• _Task_: Select and copy out every line in the records containing "joints".

• _Input material_:
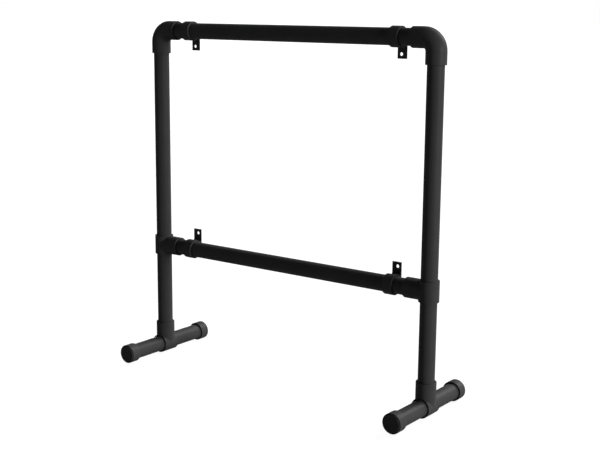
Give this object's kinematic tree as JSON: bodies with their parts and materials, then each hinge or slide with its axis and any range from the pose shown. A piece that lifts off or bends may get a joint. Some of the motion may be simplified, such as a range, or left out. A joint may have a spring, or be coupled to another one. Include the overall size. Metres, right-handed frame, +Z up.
{
  "type": "freestanding tube frame",
  "caption": "Upright rectangular frame of black plastic pipe on cross feet, with slip-on clips whose drilled tabs hold a panel behind its rails.",
  "frame": {"origin": "on the floor, midway between the posts and midway along the feet", "axes": "+Z up, X along the rails, Y along the feet, with the clip tabs on the +Y side"},
  "size_m": [0.729, 0.2512, 0.7461],
  "materials": {
    "pipe": "extruded rigid plastic pipe, black, matt with a dull sheen and faint draw lines along it",
    "fitting": "injection moulded rigid plastic, black, matt with a dull sheen and a fine grain",
    "clip": "injection moulded plastic, black, matt with a dull sheen and a fine grain"
  },
  "bodies": {
    "root": {"left_foot_tube": "pipe", "left_foot_tee": "fitting", "left_front_cap": "fitting", "left_rear_cap": "fitting", "left_post": "pipe", "left_mid_tee": "fitting", "left_elbow": "fitting", "right_foot_tube": "pipe", "right_foot_tee": "fitting", "right_front_cap": "fitting", "right_rear_cap": "fitting", "right_post": "pipe", "right_mid_tee": "fitting", "right_elbow": "fitting", "top_rail": "pipe", "top_left_clip": "clip", "top_right_clip": "clip", "mid_rail": "pipe", "mid_left_clip": "clip", "mid_right_clip": "clip"}
  },
  "joints": []
}
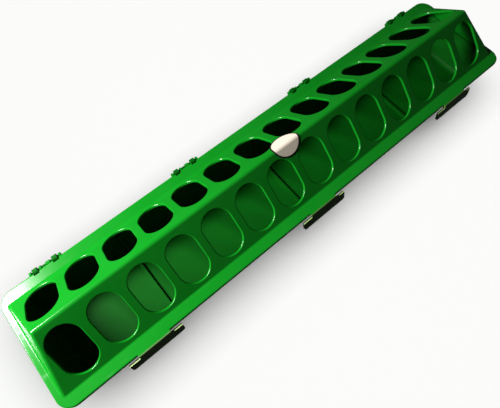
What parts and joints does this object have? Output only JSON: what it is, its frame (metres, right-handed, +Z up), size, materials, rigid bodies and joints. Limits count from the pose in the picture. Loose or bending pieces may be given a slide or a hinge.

• _Solution to this problem_:
  "joints": []
What parts and joints does this object have? Output only JSON: what it is, its frame (metres, right-handed, +Z up), size, materials, rigid bodies and joints. Limits count from the pose in the picture. Loose or bending pieces may be given a slide or a hinge.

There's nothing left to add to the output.